Use the RSAT tool sequence probability to compute the background probability of the first site using three alternative background models:
Using the tool dna-pattern, scan the annotated sites (the fasta file you generated above) with the ad hoc consensus, and count the number of recovered sites.
Scan the annotated site sequences with the degenerate consensus produced by convert-matrix, and count the number of recovered sites.
Note: The option match count table enables to directly obtain the count of occurrences for one or more patterns in each input sequence.
We will now retrieve the non-coding sequences located upstream of all the genes from Escherichia coli strain K12 substrain MG1655.
Select the organism *Escherichia_coli_K_12_substr__MG1655_uid57779* in the pop-up menu.

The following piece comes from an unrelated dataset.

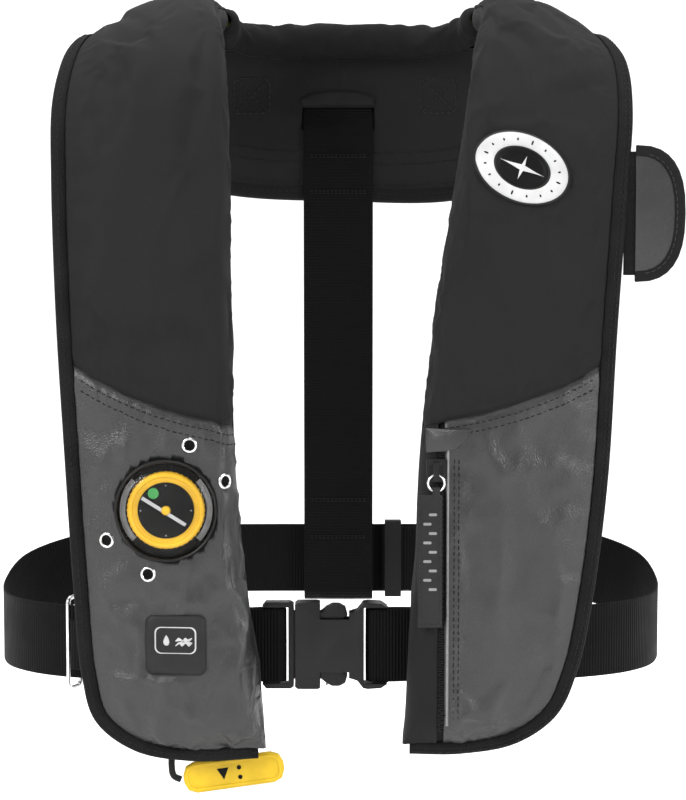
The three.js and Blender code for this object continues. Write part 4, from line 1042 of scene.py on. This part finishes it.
# ---- turned pieces, tubes and pieces laid on the cloth ----
def revolve(name, profile, at, facing, material, body="root", segments=72, node=None):
    """Turned piece: profile of (radius, height) in mm, the height along facing."""
    turn = Vector((0, 0, 1)).rotation_difference(Vector(facing)).to_matrix()
    angles = [2 * math.pi * k / segments for k in range(segments)]
    rings = [[np.array(turn @ Vector((r * math.cos(a), r * math.sin(a), h))) * MM + at for a in angles]
             for r, h in profile]
    points, faces = loft(rings, closed_ends=False)
    piece = outward_faces(new_piece(name, points, faces, material, body))
    with edited(piece.data) as mesh:
        bmesh.ops.dissolve_degenerate(mesh, dist=1e-7, edges=mesh.edges)
        bmesh.ops.holes_fill(mesh, edges=mesh.edges, sides=0)
    bevel_edges(piece, 0.00025, 2, 35)
    if node:
        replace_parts(piece, node)
    return piece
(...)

Trick: when you click on the Organism pop-up menu, the number of organisms displayed may be relatively large depending on the RSAT server (for example, there are several thousands of bacteria). You can type a subset of the species name in order to select the matching organisms. For example, typing “MG1655” will restrict the list of displayed species and allow you to easily select the desired one.
Besides Genes, click the radio button all. You thus don’t ned to fill up the Genes text area, since you want all the genes of E.coli.
Leave all other parameters unchanged and press GO.
After a few seconds the server will show you the retrieve-seq result page, with a link to the sequences (fasta file), and a Next Step table proposing you to send the resulting sequences as input to other RSAT tools for further analysis.
We will now scan the same sequences (annotated binding sites and collection of all promoters) with the position-specific scoring matrix obtained from RegulonDB. Do to so, we will need to define a crucial parameter: the threshold to consider or not a given sequence as a binding site.
The primary score returned by motif search programs is the so-called weight score. However, defining a threshold on this scrore is somewhat arbitrary, especially because it is easier to achieve a high score with a larger matrix than with a narrow one. The weight score shold thus always be relativized to the matrix width, and to other parameters.
One way to normalize the sequence scanning is to set the thresholds on p-values rather than on weight scores. The RSAT tool matrix-scan allows to directly specify a threshold on the p-value.
Before the actual scanning, we recommend to use the tool matrix-distrib, which computes a complete distribution of p-values for all the possible weight scores that can be computed with a given matrix.
Use the RSAT tool matrix distribution to compute the theoretical distribution of probability for your motif.
Given the size if the upstream sequence set, estimate the number of false positives that would be expected with different threshold values on the weight score: 0, 3, 5, 7, 8, 10.
Compute the number of sites and the sensitivity (fraction of sites recovered) achieved when scanning the annotated binding sites in different conditions:
Compute the same statistics with a randomized version of your matrix, generated with permute-matrix.
How many binding sites and target genes do you obtain when you scan the whole set of promoters in the same conditions, but with a permuted version of the matrix?
In the exercise above, you performed different tasks to evaluate the capability of a TF binding motif (consensus, matrix) to predict binding sites. This evaluation included two complementary parameters: the sensitivity (i.e. fraction of actual binding sites detected) and false posiive rate.
The program matrix-quality automatically runs a series of similar analyses to estimate the tradeoff between sensitivity and false posigive rate, by combining theoretical and empirical distributions of scores computed in various conditions:
Collect the numbers of binding sites predicted in all the conditions above, and compute the derived statistics when possible: FPR, Sensitivity (see concept definitions for a definition of these statistics).
Summarize the most relevant results in a short paragraph, and draw your conclusions about the reliability of the different versions of the motif (consensus, matrix) to predict binding sites.